> **Goal**:
Copy out every line containing the word "materials".

> **Material**:
======
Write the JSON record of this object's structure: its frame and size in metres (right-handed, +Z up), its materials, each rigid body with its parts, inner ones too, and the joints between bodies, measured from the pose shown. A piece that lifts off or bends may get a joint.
======
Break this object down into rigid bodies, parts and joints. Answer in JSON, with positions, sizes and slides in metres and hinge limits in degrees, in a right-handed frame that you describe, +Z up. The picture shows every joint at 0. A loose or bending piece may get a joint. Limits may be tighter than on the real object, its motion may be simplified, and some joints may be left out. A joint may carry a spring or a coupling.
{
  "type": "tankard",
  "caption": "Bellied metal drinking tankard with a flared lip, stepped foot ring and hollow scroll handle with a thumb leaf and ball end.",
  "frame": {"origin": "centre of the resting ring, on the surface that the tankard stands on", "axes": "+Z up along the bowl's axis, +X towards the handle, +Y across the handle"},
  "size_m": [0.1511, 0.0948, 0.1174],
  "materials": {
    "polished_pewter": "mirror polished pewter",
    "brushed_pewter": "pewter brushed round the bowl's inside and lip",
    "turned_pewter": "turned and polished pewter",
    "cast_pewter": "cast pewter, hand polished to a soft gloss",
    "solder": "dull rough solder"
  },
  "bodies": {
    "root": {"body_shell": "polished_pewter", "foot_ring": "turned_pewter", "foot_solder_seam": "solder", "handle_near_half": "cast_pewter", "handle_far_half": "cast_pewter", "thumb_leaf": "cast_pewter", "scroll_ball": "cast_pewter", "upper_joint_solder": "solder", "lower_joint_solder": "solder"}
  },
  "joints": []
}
======
> **Answer to the exercise**:
Write the JSON record of this object's structure: its frame and size in metres (right-handed, +Z up), its materials, each rigid body with its parts, inner ones too, and the joints between bodies, measured from the pose shown. A piece that lifts off or bends may get a joint.
  "materials": {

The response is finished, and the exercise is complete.